ベッテルはすぐに3位ライコネンもかわし、1分34秒004のファステストラップを記録して首位ハミルトンとの差を15秒からさらに縮めていく。
ハミルトンは41周目まで引っ張ってピットイン。5秒ペナルティをここで消化し、8.9秒の静止時間でソフトタイヤに交換してボッタスの10秒後方3位でコースに戻った。
順位は首位ベッテル、2位ボッタス、3位ハミルトン、4位ライコネン、5位リカルドのトップ5。中団は6位マッサ、7位セルジオ・ペレス、8位ロマン・グロージャン、9位ヒュルケンベルグ、10位エステバン・オコンとこちらも接戦となっている。

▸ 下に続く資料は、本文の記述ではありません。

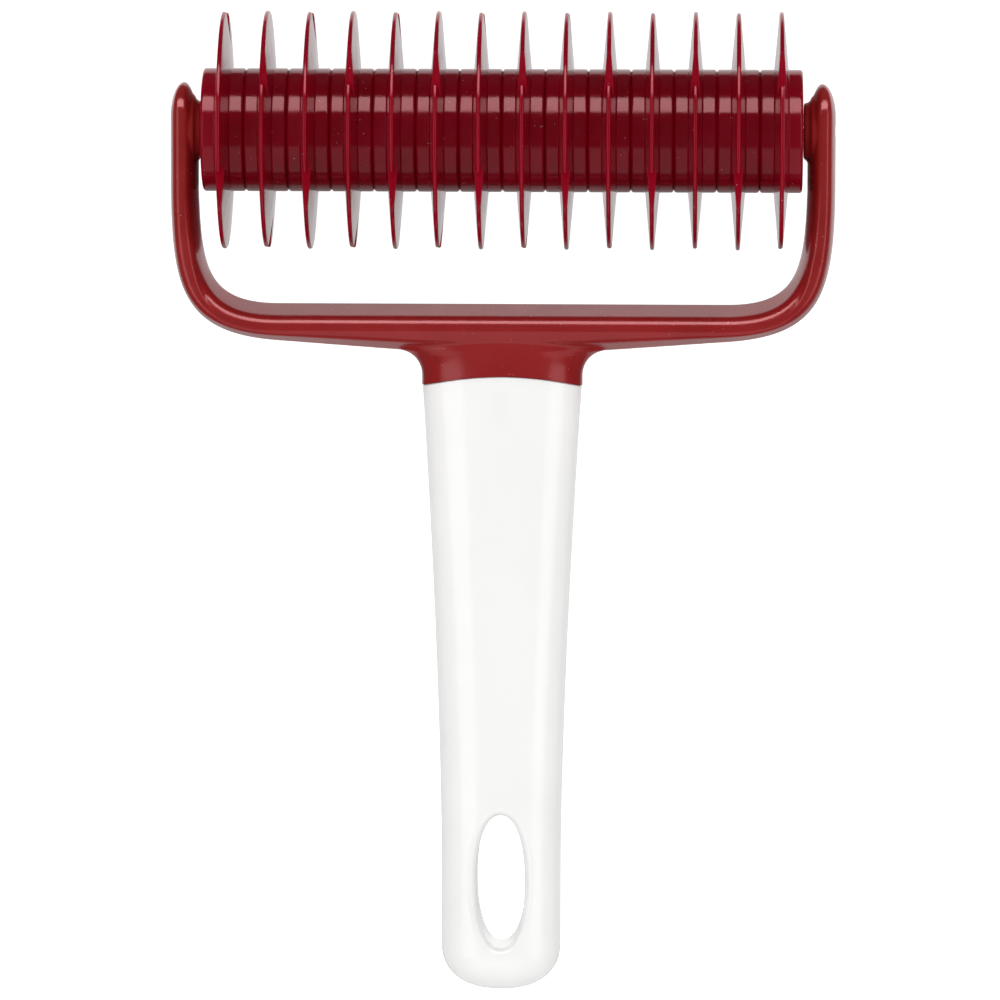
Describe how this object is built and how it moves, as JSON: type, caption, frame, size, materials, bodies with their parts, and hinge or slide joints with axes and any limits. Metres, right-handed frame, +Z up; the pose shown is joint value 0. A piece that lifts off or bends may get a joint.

ハミルトンはここからファステストラップを連発して前の2台を猛追する。首位ベッテルより1周あたり1秒以上速いペースで追うハミルトンは、47周目にボッタスに追い付きターン13でインに飛び込んで鮮やかにパスして2位に浮上してさらにベッテルとのギャップを縮めていく。

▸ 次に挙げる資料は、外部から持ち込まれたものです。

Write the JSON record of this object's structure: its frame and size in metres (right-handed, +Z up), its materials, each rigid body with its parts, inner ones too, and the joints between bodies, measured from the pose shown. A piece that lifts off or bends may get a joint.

しかし、ベッテルもバックマーカーにぶつかりながらも巧みにペースをコントロールし、ハミルトンを寄せつけない。そのまま57周を走り切り、ベッテルが今季2勝目を挙げた。ハミルトンは6秒及ばず2位。ボッタスは最後にライコネンからの追い上げを受けたものの、凌ぎきって3位表彰台を獲得した。
以下は4位ライコネン、5位リカルド、6位マッサ、7位ペレス、8位グロージャン、9位ヒュルケンベルグ、10位オコンのままでフィニッシュ。11位には1ストップ作戦でクビアトを抑え切ったヴェアラインが入った。
フェルナンド・アロンソは最後までウェーレインと11位を争っていたが、最後は54周目に「エンジントラブルだ!」とスロー走行でピットに戻りリタイア。14位で完走扱いとなった。